Rencontre entre deux mondes…
Au printemps 1993, onze Lamas tibétains visitent le Québec.
Découvrez en compagnie de Robert Bérubé leurs découvertes, leurs surprises, leurs commentaires sur notre grande et belle Amérique……Ils nous disent pourquoi notre monde ne leur semble définitivement pas, celui de l’idéal….
Un voyage au bout du monde, en une seule soirée….un regard différent sur nous, et ce que nous croyons être…
23 septembre 2003
Maison de la culture de Waterloo
441, de la Cour
Waterloo QC
J0E 2N0
Coût: 10 $
Réservation: (450) 539-4764 ou (514) 842-1888
DES MOINES PARMI NOUS
Vous souvenez-vous de ces moines qui ont débarqué à Montréal en mars 1993 pour donner des spectacles de chants tibétains? Si oui, sans doute ignorez-vous par contre que ce bref passage fut une expérience des plus inusitées pour ces hommes qui n’avaient jamais quitté leur monastère depuis leur naissance et qui ne connaissaient absolument rien de notre monde occidental. Voici le récit de cette aventure, vue de l’intérieur…
«On a highest mountain of the world, there is no grass, same on high people…» (Au sommet de la plus haute montage, il n’y a pas de pelouse, même chose pour les grands sages). Ces paroles proviennent de la bouche de l’abbé du monastère de Menri, un personnage qui est d’ailleurs le meilleur ami du Dalaï Lama. Je me trouve à cet endroit, situé à huit heures de route au nord de New Delhi, parce que je dois en repartir en amenant avec moi onze jeunes moines qui doivent donner un concert à Montréal. L’abbé a un peu peur, car ses protégés ne sont jamais sortis de leur monastère. Il me révèle que ceux-ci ne savent pas grand-chose du monde occidental, et que si l’un d’eux, par mégarde, sort seul en ville, il s’y perdra assurément et ne retrouvera jamais son chemin (!!!). Il me confie donc la sécurité de ses onze apôtres…

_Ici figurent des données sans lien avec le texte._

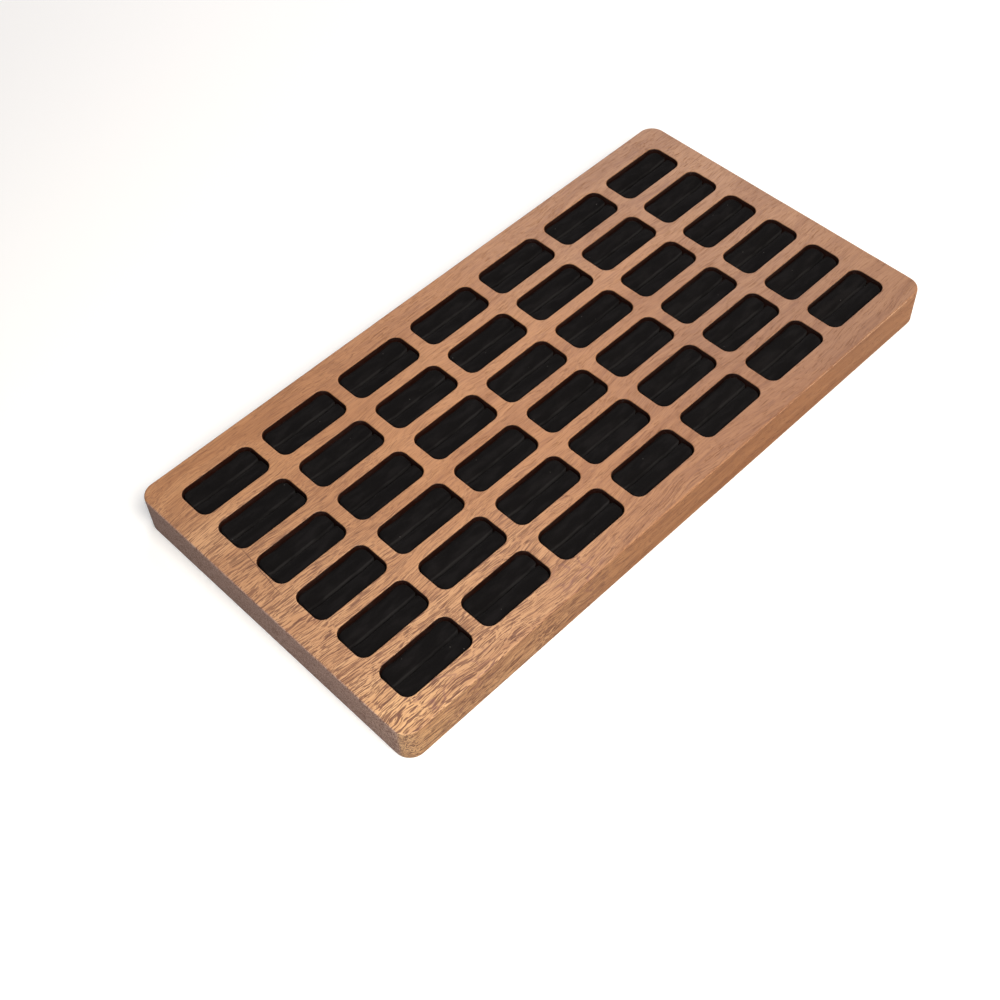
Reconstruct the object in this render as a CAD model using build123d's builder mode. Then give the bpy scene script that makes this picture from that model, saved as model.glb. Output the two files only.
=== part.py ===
from build123d import *
import os

# Ring display tray: a solid hardwood board with 42 milled pockets, each holding a pair of
# cloth-covered foam rolls on a base card. A ring is pushed into the slit between the two rolls.
# All sizes are in millimetres. X runs along the tray, Y from front to back and Z up.
# The origin is the centre of the underside.

os.makedirs("parts", exist_ok=True)

# Board
board_length = 300.0
board_width = 155.0
board_thickness = 18.0
board_corner_radius = 7.0
board_edge_chamfer = 0.6

# Pockets
columns = 7
rows = 6
pocket_length = 34.5
pocket_width = 17.0
pocket_depth = 14.0
pocket_corner_radius = 4.2
rib_between_columns = 6.0
rib_between_rows = 6.0

# Ring pads
pocket_clearance = 0.3
ring_slit = 0.8
pad_drop = 0.8
cloth_thickness = 0.8
cloth_at_foam_edge = 0.2
card_thickness = 1.2

# Places that follow from the sizes above
column_pitch = pocket_length + rib_between_columns
row_pitch = pocket_width + rib_between_rows
pocket_floor = board_thickness - pocket_depth
card_top = pocket_floor + card_thickness
pad_length = pocket_length - 2 * pocket_clearance
pad_width = pocket_width - 2 * pocket_clearance
pad_corner = pocket_corner_radius - pocket_clearance
roll_width = (pad_width - ring_slit) / 2
roll_height = board_thickness - pad_drop - card_top
roll_pitch = roll_width + ring_slit

# A foam strip is cut square and ends where the rounded corners of the pad start. The cloth is
# wrapped tight over its top edges and folded at its ends.
foam_length = pad_length - 2 * pad_corner
foam_width = roll_width - 2 * cloth_thickness
foam_height = roll_height - cloth_thickness
crown_bevel = 2 * cloth_thickness - 2**0.5 * cloth_at_foam_edge

# Centre lines of the pockets
column_places = [(column - (columns - 1) / 2) * column_pitch for column in range(columns)]
row_places = [(row - (rows - 1) / 2) * row_pitch for row in range(rows)]

# Tray board, milled from one plank
with BuildPart() as tray_board:
    with BuildSketch():
        RectangleRounded(board_length, board_width, board_corner_radius)
    extrude(amount=board_thickness)
    outline_edges = tray_board.edges().group_by(Axis.Z)
    chamfer(outline_edges[0] + outline_edges[-1], length=board_edge_chamfer)
    with BuildSketch(Plane.XY.offset(board_thickness)):
        with GridLocations(column_pitch, row_pitch, columns, rows):
            RectangleRounded(pocket_length, pocket_width, pocket_corner_radius)
    extrude(amount=-pocket_depth, mode=Mode.SUBTRACT)
tray_board.part.label = "tray_board"
export_step(tray_board.part, "parts/tray_board.step")

# Cloth covers, a front and a back one in each pocket
for column, column_x in enumerate(column_places, start=1):
    for row, row_y in enumerate(row_places, start=1):
        with BuildPart() as pad_covers:
            with BuildSketch(Plane.XY.offset(card_top)):
                with Locations((column_x, row_y)):
                    pad = Rectangle(pad_length, pad_width)
                    chamfer(pad.vertices(), length=pad_corner)
                    Rectangle(pad_length, ring_slit, mode=Mode.SUBTRACT)
            extrude(amount=roll_height)
            crown_edges = pad_covers.edges().group_by(Axis.Z)[-1]
            chamfer(crown_edges, length=crown_bevel)
            with BuildSketch(Plane.XY.offset(card_top)):
                with Locations((column_x, row_y)):
                    with GridLocations(pad_length, roll_pitch, 1, 2):
                        Rectangle(foam_length, foam_width)
            extrude(amount=foam_height, mode=Mode.SUBTRACT)
        pad_covers.part.label = f"pad_covers_column{column}_row{row}"
        export_step(pad_covers.part, f"parts/{pad_covers.part.label}.step")

# Foam strips inside the covers, one group for each column of pockets
for column, column_x in enumerate(column_places, start=1):
    with BuildPart() as foam_strips:
        with BuildSketch(Plane.XY.offset(card_top)):
            for row_y in row_places:
                with Locations((column_x, row_y)):
                    with GridLocations(pad_length, roll_pitch, 1, 2):
                        Rectangle(foam_length, foam_width)
        extrude(amount=foam_height)
    foam_strips.part.label = f"foam_strips_column{column}"
    export_step(foam_strips.part, f"parts/{foam_strips.part.label}.step")

# Base cards under the rolls, one group for each column of pockets
for column, column_x in enumerate(column_places, start=1):
    with BuildPart() as base_cards:
        with BuildSketch(Plane.XY.offset(pocket_floor)):
            for row_y in row_places:
                with Locations((column_x, row_y)):
                    card = Rectangle(pad_length, pad_width)
                chamfer(card.vertices(), length=pad_corner)
        extrude(amount=card_thickness)
    base_cards.part.label = f"base_cards_column{column}"
    export_step(base_cards.part, f"parts/{base_cards.part.label}.step")
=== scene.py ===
import math
import random

import bmesh
import bpy
from bpy.props import FloatProperty, FloatVectorProperty, IntProperty, PointerProperty
from bpy.types import Operator, Panel, PropertyGroup
from mathutils import Matrix, Vector, noise


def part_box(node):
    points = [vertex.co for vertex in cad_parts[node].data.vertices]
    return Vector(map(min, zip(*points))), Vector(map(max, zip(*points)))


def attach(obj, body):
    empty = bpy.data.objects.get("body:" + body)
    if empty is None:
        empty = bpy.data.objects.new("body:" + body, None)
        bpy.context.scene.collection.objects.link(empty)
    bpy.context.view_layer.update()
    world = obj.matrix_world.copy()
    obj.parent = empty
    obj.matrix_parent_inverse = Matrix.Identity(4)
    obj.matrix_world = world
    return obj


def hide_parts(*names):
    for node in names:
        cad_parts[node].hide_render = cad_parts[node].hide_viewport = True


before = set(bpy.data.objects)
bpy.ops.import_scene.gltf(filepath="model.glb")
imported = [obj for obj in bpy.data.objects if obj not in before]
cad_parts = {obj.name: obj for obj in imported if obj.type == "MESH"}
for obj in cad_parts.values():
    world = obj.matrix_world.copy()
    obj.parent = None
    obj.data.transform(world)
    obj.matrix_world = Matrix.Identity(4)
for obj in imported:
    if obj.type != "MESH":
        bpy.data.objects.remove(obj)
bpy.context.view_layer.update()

bl_info = {
    "name": "Ring Display Tray",
    "version": (1, 0, 0),
    "blender": (4, 5, 0),
    "location": "3D View > Sidebar > Ring Tray",
    "description": "Dresses a wooden ring display tray: grain, eased edges and padded velvet rolls",
    "category": "Object",
}

MM = 0.001
BODY = "root"

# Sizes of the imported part, in metres
COLUMNS = 7
ROWS = 6
BOARD_LOW, BOARD_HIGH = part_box("tray_board")
PAD_LOW, PAD_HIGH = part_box("pad_covers_column1_row1")
LAST_PAD_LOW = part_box(f"pad_covers_column{COLUMNS}_row{ROWS}")[0]
CARD_LOW, CARD_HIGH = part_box("base_cards_column1")
COLUMN_PITCH = (LAST_PAD_LOW[0] - PAD_LOW[0]) / (COLUMNS - 1)
ROW_PITCH = (LAST_PAD_LOW[1] - PAD_LOW[1]) / (ROWS - 1)
PAD_LENGTH = PAD_HIGH[0] - PAD_LOW[0]
PAD_WIDTH = PAD_HIGH[1] - PAD_LOW[1]
PAD_BASE = PAD_LOW[2]
PAD_TOP = PAD_HIGH[2]
POCKET_FLOOR = CARD_LOW[2]
BOARD_TOP = BOARD_HIGH[2]

# How finely the round stretches are cut, how far apart vertices may be to be welded, and how many
# digits the places on the border of the grid keep
CORNER_STEPS = 8
ROUND_STEPS = 4
DOME_STEPS = 6
SIDE_STEPS = 26
WELD = 0.01 * MM
ROLL_WELD = 0.02 * MM
BORDER_DIGITS = 7

# The corners of an outline, as sides of X and Y, with the direction in degrees where each arc starts
CORNERS = {(1, 1): 0, (-1, 1): 90, (-1, -1): 180, (1, -1): 270}

# How many radii from an eased edge the loop stands that holds its shape
SUPPORT = 1.5

# Sanding by hand reaches so far below the top, on faces that look up at least so much. Its dips lie
# so far apart, and the bias widens them.
SANDED_DEPTH = 1.2 * MM
SANDED_UPWARD = 0.1
SANDED_SPACING = 9.0 * MM
SANDED_BIAS = 0.3

# Edges that turn by more than this stay sharp
SHARP_ANGLE = math.radians(35)

# Patterns of the wood, as lumps to the millimetre along X, Y and Z. The grain runs along X.
DRIFT = (0.010, 0.018, 0.018)
WANDER = (0.012, 0.024, 0.024)
RIPPLE = (0.07, 0.13, 0.13)
STREAKS = (0.02, 0.75, 0.75)
FIBRES = (0.10, 3.4, 3.4)
PORES = (0.13, 2.7, 2.7)
PORE_PATCHES = (0.02, 0.10, 0.10)
FIGURE = (0.045, 0.11, 0.11)
CRACK_WAVES = (0.3, 0.3, 0.3)

# How far the grain wanders and ripples across the plank, in millimetres
WANDER_REACH = 16.0
RIPPLE_REACH = 2.4

# The growth rings: the heart of the log and the rings to the millimetre
HEART = (0.0, 35.0, -110.0)
RINGS = 0.33

# The tone of the wood: its shares, its contrast and where the dark and the light colour stand
RING_SHARE = 0.40
STREAK_SHARE = 0.30
FIBRE_SHARE = 0.30
CONTRAST = 0.58
COARSE_CONTRAST = 0.05
DARK_TONE = 0.39
LIGHT_TONE = 0.61

# Where the wood changes: each value grows by so much to the millimetre along X and Y, and the
# change takes place over its span. The shade is deepest at its middle along X; it is partly the
# wood's own tone and partly painted shade, where less light falls.
COARSE_SLOPE = (-0.008, -0.007)
COARSE_SPAN = (0.7, 1.9)
ROSY_SLOPE = 0.006
ROSY_SPAN = (0.6, 1.4)
SHADE_MIDDLE = 60.0
SHADE_PEAK = 0.45
SHADE_SLOPE = (-0.005, -0.006)
SHADE_SPAN = (0.0, 0.75)

# Veins: the pattern, the noise below which the wood is vein, and how much of its colour shows
VEINS = (((0.070, 1.50, 1.50), 0.43, 0.85), ((0.11, 2.4, 2.4), 0.42, 0.80))
VEIN_EDGE = 0.03
FINE_VEINS = 0.25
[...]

Pour votre information, je suis presque chauve. Tous se promènent autour de moi avec, à la main, une lame prête à raser le peu de cheveux qu’il me reste en couronne. L’abbé m’explique que la coiffure est un obstacle majeur à la découverte du véritable être qui se cache derrière ce qu’il pense avoir l’air. Voilà pourquoi les moines ont la tête rasée : ils renoncent à l’apparence. Je lui explique doucement que, chez nous, ce n’est pas comme ça que ça fonctionne, et que somme toute, le chauve que je suis se sent très bien ainsi. Il me regarde avec un énorme et tendre sourire et hoche la tête pendant que nous continuons à préparer la tournée.
L’aventure débute…
Comme vous pouvez vous en douter, prendre la route vers Montréal avec onze jeunes moines — dont trois sont déjà Geshe ou lama (c’est-à-dire des êtres de haut savoir) — réserve des surprises inimaginables.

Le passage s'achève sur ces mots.